** START GIVEN DATA **

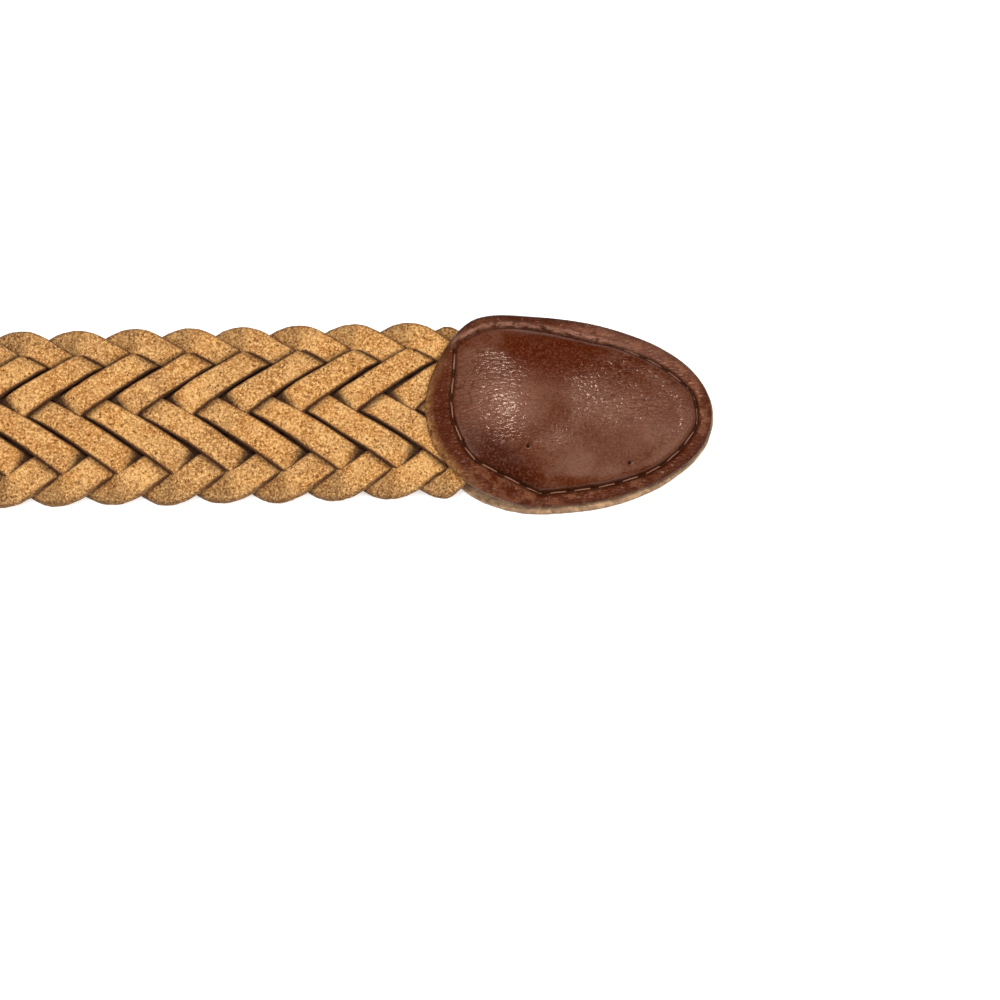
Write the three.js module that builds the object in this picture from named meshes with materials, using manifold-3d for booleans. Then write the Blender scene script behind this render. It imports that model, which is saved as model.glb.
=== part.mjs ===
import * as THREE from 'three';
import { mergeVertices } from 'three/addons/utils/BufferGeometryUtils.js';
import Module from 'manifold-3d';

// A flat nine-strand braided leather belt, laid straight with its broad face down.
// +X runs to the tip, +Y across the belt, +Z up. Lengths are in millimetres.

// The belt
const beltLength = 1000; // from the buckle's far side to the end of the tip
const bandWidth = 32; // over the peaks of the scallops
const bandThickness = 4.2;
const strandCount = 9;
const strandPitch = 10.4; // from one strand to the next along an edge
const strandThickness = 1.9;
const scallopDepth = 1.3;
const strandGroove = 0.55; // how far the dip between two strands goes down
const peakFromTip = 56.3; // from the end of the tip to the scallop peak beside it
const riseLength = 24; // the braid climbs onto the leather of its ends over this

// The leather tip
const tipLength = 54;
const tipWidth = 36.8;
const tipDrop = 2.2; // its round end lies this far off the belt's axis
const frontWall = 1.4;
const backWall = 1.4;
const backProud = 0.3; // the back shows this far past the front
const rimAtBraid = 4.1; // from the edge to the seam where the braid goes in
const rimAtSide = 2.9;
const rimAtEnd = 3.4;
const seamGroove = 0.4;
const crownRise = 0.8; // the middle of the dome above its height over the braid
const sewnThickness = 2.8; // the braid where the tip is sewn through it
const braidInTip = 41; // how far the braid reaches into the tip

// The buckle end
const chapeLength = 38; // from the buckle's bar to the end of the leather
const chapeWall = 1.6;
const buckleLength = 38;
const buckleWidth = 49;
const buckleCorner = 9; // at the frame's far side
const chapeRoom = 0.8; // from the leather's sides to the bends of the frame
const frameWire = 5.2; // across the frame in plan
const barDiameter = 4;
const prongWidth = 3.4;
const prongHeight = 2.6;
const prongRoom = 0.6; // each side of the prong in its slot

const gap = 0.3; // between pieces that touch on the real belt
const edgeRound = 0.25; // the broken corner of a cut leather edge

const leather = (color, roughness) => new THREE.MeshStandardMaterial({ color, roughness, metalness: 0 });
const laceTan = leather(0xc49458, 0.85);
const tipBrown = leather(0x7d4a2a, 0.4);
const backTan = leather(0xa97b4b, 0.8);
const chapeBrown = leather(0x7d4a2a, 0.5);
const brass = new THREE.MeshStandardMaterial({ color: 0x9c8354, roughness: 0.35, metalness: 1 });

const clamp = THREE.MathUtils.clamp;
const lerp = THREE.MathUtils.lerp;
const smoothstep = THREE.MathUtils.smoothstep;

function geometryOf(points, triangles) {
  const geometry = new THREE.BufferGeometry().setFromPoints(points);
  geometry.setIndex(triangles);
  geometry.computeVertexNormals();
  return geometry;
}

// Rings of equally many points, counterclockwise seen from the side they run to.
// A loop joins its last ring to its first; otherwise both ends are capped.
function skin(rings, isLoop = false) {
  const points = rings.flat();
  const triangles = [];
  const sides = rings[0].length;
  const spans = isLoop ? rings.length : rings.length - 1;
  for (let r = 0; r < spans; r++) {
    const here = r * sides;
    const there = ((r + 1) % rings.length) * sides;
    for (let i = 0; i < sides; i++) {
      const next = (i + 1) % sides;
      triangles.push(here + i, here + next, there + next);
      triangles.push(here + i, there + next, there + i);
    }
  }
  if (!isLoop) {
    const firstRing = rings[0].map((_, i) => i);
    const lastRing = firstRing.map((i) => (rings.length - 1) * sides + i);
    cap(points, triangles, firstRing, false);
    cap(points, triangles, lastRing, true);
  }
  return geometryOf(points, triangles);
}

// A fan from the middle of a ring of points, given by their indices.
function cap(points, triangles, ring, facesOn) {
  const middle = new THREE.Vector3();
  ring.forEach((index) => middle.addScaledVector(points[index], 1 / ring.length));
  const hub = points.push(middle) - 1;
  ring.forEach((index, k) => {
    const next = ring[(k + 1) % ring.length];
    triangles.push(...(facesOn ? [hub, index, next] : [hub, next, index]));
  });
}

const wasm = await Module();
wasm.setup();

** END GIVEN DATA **
** START GIVEN DATA **

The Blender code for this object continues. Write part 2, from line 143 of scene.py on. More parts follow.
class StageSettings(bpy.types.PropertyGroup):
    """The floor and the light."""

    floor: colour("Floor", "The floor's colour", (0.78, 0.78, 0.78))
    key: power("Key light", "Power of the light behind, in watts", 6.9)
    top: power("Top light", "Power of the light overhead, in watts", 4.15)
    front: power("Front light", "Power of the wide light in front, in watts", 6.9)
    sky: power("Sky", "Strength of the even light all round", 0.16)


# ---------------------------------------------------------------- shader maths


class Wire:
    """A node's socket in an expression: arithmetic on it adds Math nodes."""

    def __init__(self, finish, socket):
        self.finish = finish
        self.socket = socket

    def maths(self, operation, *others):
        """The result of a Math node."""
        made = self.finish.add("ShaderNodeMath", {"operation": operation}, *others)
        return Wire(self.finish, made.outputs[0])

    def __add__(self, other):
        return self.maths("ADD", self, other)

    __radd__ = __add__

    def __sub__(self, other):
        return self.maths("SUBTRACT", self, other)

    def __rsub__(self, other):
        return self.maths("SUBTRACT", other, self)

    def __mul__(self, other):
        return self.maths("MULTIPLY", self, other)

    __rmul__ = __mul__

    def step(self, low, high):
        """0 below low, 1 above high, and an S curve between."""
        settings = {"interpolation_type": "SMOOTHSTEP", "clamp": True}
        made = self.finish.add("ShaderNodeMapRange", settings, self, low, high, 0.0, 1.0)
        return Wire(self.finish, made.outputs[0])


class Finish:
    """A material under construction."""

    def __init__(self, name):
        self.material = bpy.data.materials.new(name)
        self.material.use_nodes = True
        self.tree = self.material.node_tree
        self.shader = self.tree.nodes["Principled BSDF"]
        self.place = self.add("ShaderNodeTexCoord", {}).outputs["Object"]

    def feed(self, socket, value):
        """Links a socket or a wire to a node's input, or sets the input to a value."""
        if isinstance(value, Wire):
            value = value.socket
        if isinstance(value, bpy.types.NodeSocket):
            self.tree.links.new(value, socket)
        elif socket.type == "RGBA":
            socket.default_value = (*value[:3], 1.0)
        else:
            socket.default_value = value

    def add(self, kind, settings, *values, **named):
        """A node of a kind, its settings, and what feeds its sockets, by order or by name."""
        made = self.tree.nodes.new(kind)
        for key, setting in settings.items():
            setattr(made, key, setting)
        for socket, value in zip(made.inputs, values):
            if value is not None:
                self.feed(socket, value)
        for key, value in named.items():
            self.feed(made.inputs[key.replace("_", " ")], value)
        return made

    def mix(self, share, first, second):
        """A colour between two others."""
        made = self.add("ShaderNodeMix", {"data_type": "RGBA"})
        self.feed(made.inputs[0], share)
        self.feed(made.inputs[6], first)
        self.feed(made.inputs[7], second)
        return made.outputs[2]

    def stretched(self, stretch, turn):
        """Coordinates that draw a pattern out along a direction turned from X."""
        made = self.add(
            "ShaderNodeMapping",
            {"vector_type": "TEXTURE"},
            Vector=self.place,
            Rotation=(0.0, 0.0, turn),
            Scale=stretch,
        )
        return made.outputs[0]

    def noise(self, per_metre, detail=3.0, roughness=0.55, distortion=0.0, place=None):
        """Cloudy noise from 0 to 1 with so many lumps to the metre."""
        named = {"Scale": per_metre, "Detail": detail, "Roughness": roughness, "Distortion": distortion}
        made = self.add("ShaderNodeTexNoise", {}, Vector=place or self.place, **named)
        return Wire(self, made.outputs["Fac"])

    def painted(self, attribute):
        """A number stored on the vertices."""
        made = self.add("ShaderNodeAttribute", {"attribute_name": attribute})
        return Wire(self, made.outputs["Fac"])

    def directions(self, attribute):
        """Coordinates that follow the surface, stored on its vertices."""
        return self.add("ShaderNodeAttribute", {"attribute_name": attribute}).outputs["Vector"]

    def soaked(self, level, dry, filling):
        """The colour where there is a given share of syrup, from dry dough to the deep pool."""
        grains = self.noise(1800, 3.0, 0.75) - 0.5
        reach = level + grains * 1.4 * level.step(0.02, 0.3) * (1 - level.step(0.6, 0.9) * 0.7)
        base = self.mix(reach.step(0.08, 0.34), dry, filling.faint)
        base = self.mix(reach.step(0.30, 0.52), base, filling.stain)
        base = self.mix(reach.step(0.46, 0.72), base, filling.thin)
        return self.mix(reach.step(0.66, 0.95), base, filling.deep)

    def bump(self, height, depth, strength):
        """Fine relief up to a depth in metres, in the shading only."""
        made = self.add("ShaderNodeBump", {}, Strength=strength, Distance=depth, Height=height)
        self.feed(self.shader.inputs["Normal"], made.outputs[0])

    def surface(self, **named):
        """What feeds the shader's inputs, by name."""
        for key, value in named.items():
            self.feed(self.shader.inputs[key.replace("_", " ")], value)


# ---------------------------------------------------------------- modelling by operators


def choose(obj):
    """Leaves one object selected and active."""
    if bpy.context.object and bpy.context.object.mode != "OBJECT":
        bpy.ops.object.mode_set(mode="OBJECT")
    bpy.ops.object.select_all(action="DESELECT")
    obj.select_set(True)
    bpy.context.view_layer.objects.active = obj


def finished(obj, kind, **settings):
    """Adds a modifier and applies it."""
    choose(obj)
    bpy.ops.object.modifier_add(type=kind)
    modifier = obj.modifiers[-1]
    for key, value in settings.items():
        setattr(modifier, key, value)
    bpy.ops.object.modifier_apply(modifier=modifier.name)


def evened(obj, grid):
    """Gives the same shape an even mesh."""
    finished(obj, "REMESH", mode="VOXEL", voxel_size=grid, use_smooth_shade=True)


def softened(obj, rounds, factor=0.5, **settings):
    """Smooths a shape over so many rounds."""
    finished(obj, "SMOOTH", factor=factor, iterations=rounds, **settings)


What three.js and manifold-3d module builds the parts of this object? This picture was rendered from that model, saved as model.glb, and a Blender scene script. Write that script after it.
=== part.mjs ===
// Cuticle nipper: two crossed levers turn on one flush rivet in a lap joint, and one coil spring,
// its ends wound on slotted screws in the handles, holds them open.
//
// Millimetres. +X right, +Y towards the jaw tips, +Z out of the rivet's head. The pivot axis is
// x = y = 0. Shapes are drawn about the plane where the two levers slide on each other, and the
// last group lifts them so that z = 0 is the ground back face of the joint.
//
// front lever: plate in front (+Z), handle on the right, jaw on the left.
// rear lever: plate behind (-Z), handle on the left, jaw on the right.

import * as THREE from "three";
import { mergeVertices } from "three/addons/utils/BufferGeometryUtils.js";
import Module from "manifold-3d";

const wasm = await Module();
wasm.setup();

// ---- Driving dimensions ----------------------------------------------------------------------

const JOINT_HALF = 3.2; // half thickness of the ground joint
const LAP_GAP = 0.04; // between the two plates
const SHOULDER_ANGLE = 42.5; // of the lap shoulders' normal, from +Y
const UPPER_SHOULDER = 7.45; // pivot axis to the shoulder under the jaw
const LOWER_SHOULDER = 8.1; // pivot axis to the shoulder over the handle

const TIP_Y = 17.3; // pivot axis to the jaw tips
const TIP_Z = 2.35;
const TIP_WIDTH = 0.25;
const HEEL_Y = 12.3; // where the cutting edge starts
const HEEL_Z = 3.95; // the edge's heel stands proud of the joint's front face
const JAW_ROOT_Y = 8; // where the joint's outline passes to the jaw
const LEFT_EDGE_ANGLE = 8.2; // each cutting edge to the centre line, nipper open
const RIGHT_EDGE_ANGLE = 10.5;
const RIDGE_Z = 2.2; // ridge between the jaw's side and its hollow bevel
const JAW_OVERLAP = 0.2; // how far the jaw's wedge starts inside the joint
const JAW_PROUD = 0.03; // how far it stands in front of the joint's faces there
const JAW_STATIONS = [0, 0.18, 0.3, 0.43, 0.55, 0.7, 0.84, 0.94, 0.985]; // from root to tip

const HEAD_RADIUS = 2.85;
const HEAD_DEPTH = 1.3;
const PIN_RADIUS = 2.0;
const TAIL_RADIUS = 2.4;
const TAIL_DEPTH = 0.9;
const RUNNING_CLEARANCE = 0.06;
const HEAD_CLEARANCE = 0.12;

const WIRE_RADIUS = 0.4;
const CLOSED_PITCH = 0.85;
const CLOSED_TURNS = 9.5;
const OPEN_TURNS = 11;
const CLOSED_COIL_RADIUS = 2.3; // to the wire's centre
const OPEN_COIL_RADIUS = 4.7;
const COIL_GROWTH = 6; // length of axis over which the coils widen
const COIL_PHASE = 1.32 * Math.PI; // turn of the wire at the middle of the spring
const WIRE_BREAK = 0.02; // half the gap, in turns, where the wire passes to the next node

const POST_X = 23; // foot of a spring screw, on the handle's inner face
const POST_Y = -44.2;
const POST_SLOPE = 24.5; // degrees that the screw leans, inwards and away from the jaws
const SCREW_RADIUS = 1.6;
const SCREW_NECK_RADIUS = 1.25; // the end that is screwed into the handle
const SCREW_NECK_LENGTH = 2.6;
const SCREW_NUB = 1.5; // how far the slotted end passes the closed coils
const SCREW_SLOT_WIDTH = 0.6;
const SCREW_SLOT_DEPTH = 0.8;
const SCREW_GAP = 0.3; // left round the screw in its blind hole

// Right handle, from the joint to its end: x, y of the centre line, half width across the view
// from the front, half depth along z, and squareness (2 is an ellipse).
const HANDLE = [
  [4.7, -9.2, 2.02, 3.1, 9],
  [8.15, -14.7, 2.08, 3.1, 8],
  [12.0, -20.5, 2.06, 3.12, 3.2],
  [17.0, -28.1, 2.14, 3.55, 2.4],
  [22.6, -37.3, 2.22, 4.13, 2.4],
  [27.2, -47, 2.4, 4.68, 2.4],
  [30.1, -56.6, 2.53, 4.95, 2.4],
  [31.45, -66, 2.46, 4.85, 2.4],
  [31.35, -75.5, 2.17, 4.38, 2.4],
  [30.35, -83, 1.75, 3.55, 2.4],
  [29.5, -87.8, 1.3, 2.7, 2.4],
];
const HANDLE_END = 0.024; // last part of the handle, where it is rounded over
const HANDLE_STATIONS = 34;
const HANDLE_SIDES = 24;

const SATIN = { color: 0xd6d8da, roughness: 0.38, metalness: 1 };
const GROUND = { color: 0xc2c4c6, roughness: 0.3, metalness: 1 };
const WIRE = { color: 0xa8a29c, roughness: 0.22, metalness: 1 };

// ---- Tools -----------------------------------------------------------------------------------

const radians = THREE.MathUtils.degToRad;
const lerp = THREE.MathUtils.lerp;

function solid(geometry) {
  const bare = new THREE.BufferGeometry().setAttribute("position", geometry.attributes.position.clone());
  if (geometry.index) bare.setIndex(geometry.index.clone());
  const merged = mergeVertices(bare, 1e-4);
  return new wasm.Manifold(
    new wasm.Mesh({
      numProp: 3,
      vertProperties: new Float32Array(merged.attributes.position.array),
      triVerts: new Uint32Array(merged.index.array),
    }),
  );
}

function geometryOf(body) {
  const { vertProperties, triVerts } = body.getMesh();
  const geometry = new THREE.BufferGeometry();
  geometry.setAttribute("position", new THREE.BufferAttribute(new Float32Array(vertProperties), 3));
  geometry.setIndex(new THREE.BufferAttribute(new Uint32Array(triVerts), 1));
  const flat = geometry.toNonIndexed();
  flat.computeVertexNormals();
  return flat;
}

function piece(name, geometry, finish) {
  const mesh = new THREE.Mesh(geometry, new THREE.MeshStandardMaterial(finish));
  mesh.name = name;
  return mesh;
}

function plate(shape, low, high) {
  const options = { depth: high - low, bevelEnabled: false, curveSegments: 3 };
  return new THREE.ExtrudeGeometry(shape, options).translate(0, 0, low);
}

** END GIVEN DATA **
** START GIVEN DATA **

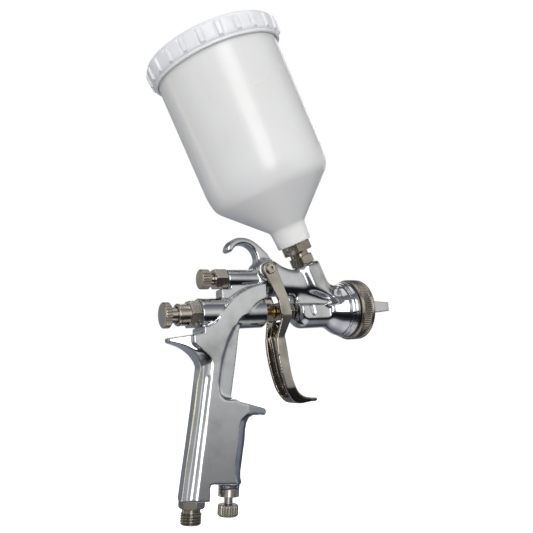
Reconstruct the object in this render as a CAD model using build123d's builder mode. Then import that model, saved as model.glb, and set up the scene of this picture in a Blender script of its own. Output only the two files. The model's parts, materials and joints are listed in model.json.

** END GIVEN DATA **

Repeat exactly the lines from the one containing "The Blender code" through the one containing "floor and the", both included, and nothing else.

## SOLUTION FOR THIS EXERCISE
The Blender code for this object continues. Write part 2, from line 143 of scene.py on. More parts follow.
class StageSettings(bpy.types.PropertyGroup):
    """The floor and the light."""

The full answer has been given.